Je voudrais répondre aux autres qui, je crois, avancent deux arguments principaux: 1) le changement de statut est la première étape, il porte en lui-même une privatisation de La Poste (Winman, Interesting Times...); 2) le «privé» ne fait pas mieux que le «public», le libéralisme a montré au contraire qu'il déshumanisait les secteurs qu'il gagnait (Realworld, Esteve, Marfel...).

Point 1): je suis d'accord avec vous! Dans mon article j'essaie de décrire ce qu'est devenue La Poste qui est loin, très loin de ce qu'imaginent les gens qui ont voté «non» à la votation. La Poste est déjà une entreprise plongée dans le cruel monde concurrentiel. La Poste n'est plus du tout la somme de ses bureaux de poste, c'est une tout autre institution, je vais y revenir. Mais je n'ai pas abordé dans mon papier le mic-mac du gouvernement dans cette histoire qui est, en effet, une duperie.

Il y a deux ans le changement de statut en Société Anonyme devait s'accompagner d'une mise en bourse minoritaire et d'une distribution d'actions au personnel. Objectif: obtenir les 3 milliards nécessaires pour investir que l'Etat impécunieux n'a plus en caisse. Rendre les salariés actionnaires était un petit coup de social-libéralisme au passage, ou si l'on veut être méchant, une façon de les «acheter» pour leur faire avaler la pilule de la privatisation. Puis la crise financière est arrivée et avec elle, les milliards distribués aux banques. Il est apparu difficile de plaider que l'Etat n'avait plus les moyens. En outre, la contestation commençait à monter, avec la crainte des élus de voir supprimer les bureaux de poste de leur circonscription.

Conséquence, le projet s'est transformé: on change le statut mais c'est l'Etat et la Caisse des dépôts qui vont apporter l'argent. Mais alors à quoi sert de changer le statut en Société anonyme? A quoi, sinon à préparer l'étape d'après? La suspicion est légitime parce qu'elle découle de la contradiction du projet de loi, le gouvernement a reculé sur la privatisation boursière pas sur le statut qui allait avec.

Je profite de cette réponse aux internautes pour dire qu'après cette votation, je crains le pire: on risque maintenant de voir le gouvernement reculer à nouveau qui, pour ne pas perdre la face sur le statut, va céder sur la modernisation, va promettre de garder les bureaux de postes etc. Bref, on aura figé La Poste.
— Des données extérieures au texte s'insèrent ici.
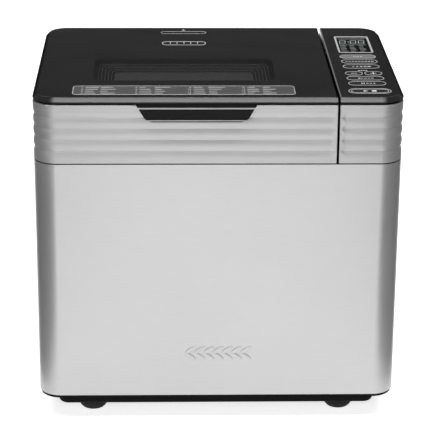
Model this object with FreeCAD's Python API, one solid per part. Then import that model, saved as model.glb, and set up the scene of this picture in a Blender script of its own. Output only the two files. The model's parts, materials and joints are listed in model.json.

J'en viens au point 2), la question du libéralisme. A mon avis, poser l'avenir de la Poste en termes idéologiques (le privé est meilleur que le public ou le contraire) est faire fausse route. D'abord parce que c'est trop tard, les directives sont passées et La Poste est déjà dans l'univers concurrentiel. Veut-on alors refuser la directive européenne? Je crois que cette politique ne mènerait qu'à se faire condamner à obéir par les instances communautaires. Doit-on aller plus loin et quitter l'Europe pour La Poste? Certains ont voté «non» dans ce but, bien entendu. Je ne crois pas que cela vaille le coup.

Surtout, de quel «service public» parle-t-on? D'un mythe. C'est tout l'objet de mon article que d'inviter le lecteur à regarder la réalité de La Poste en face. Il «découvrira» que le courrier personnel est en voie de disparition. Nous écrivons de moins en moins. Pour survivre la Poste doit investir dans son avenir: le courrier d'entreprises et l'internationalisation. A l'heure d'Internet, qui imagine encore que La Poste peut vivre sur ce secteur en déclin des lettres des Français, des mandats et même de la banque postale avec 11 000 bureaux? Un service public postal doit subsister, sous une forme efficace et peu coûteuse (les points de contacts sont une solution). Mais c'est une petite partie de La Poste.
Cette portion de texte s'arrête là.